Peter Dransfeld in Aktion. Der Leiter des Männerchor Ermatingen bringt jetzt ein grenzüberschreitendes Projekt voranPeter Dransfeld in Aktion. Der Leiter des Männerchor Ermatingen bringt jetzt ein grenzüberschreitendes Projekt voran. Bild: Inka Grabowsky

Die Komposition, die Noten, das Programmheft und das Honorar der musikalischen Leiter Peter Roth und Claus Gunter Biegert müssen bezahlt werden. Auch zwei professionelle Jodler und die Brandhölzler Streichmusig bekommen Geld für ihre Auftritte. Denn die 35 Männer lassen sich von einem Streichquintett aus Geigen, Cello, Bass und Hackbrett begleiten. Auch zu diesem Instrument hat Peter Roth Spannendes zu erzählen: „Das Hackbrett, das wir heute als klassisches Schweizer Instrument empfinden, kommt eigentlich aus Persien. Es ist ein Migrant, der vor ein paar hundert Jahren zu uns gekommen ist – das gibt doch Hoffnung." Die scheinbar traditionelle Streichmusik ist nach seinen Angaben ebenfalls eine Melange neueren Datums: Sie entstand im 19. Jahrhundert mit den Anfängen des Tourismus.
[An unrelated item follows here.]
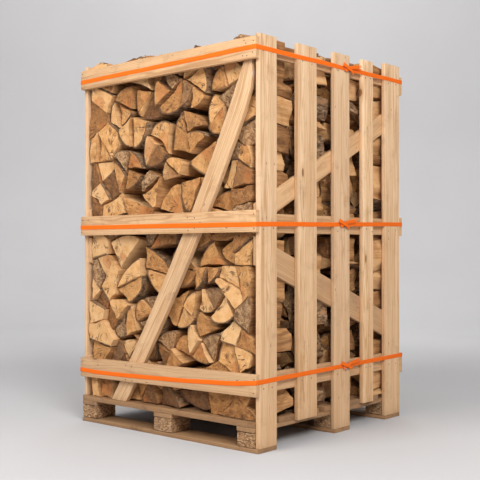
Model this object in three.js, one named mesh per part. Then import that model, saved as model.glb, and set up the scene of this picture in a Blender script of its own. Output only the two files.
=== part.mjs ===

Die Damen der besseren Gesellschaft kamen zu Molkekuren in die Schweiz. Um sie zu unterhalten, schlossen sich Musiker zu Kurorchestern zusammen, die mit ihren Instrumenten die damals sehr beliebte Wiener Musik spielten.

Höhepunkt im Mai

Es ist schwierig, so viele Mitwirkende unter einen Hut zu bekommen, deshalb wird es nur zwei vollständige Aufführungen des neuen Programms unter dem Motto „I luege ue id Berge" (nach dem Psalm 121) geben. Am 13. Mai ist Uraufführung in der Lutherkirche in Konstanz, am 14. Mai gibt es ein zweites Konzert in Ermatingen.

Termine: Uraufführung in der Lutherkirche Konstanz am 13. Mai 2017 um 17 Uhr. Zweites Konzert am 14. Mai in Ermatingen, ebenfalls um 17 Uhr.